Key Lime Pie
- 1 package (3 oz) lime flavored Jello
- 1/2 cup boiling water
- 1/2 cup cold water
- 1/2 cup fresh lime juice (2-3 fresh limes)
- 1 tablespoon fresh lime zest
- 1 can (14 oz) fat-free sweetened cond. milk (not evaporated)
- 1 package (8 oz) fat-free cream cheese, softened
- 1 cup whipping cream
- 1 9-inch graham cracker crust (I actually get enough filling to fill 2 crusts.)
Dissolve Jello in 1/2 cup boiling water; stir until sugar is completely dissolved in Jello. Add 1/2 cup cold water to Jello, then remove 3/4 cup and set aside. Stir lime juice and zest into remaining Jello and set aside to cool and thicken, but do not allow it to set.
Pour the 3/4 cup reserved Jello into a flat, non-stick 9-inch cake pan, cover and refrigerate. This Jello may be used as a garnish later.
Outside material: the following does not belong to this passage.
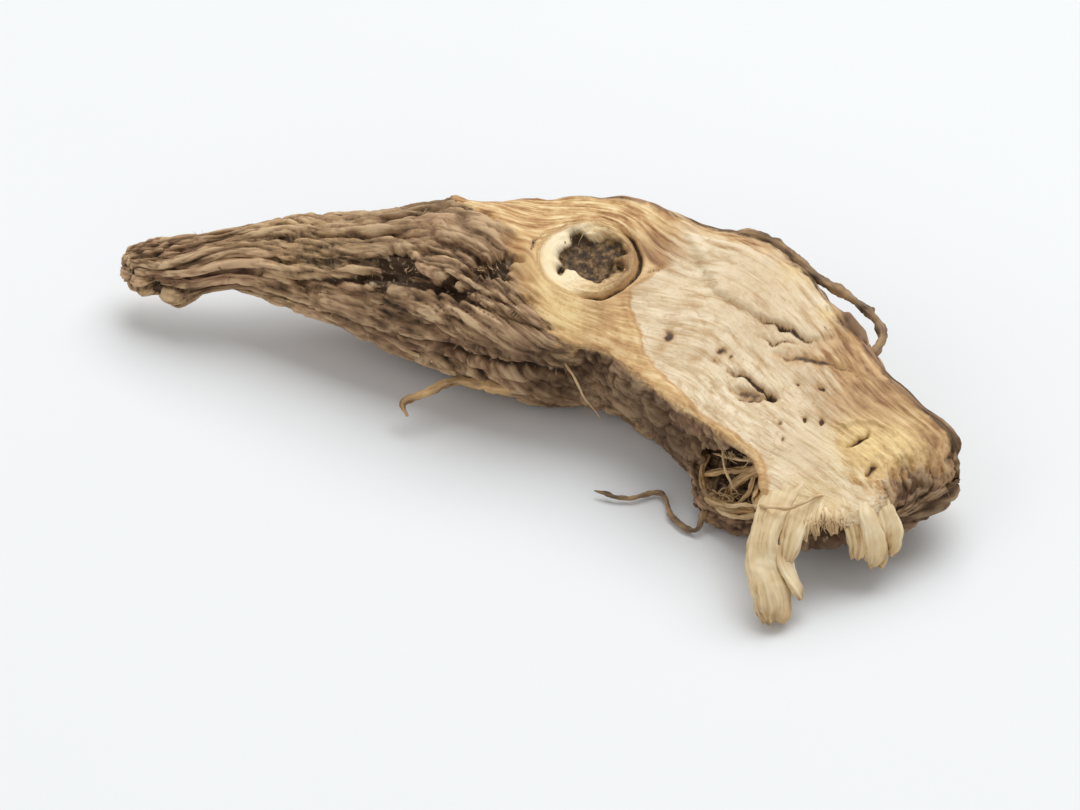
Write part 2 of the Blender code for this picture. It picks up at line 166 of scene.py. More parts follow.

Beat softened cream cheese until smooth; add sweetened condensed milk (not evaporated milk) and stir to blend.
Whip cream until stiff peaks form.
Beat together cream cheese mixture and Jello-lime-juice-zest mixture (product should be thick and light - but not setup). Fold in whipped cream; spoon filling into prepared graham cracker crust. Refrigerate until set (2-3 hours).
Cut pie into 10 pieces. To garnish, use a small cookie cutter to cut fun shapes from set Jello and carefully place shapes on each slice of pie. If desired, add curls of lime zest or thin slices of lime.
The recipe has you garnish with the left over jello, I've never actually done that, I just give the jello to my little guy.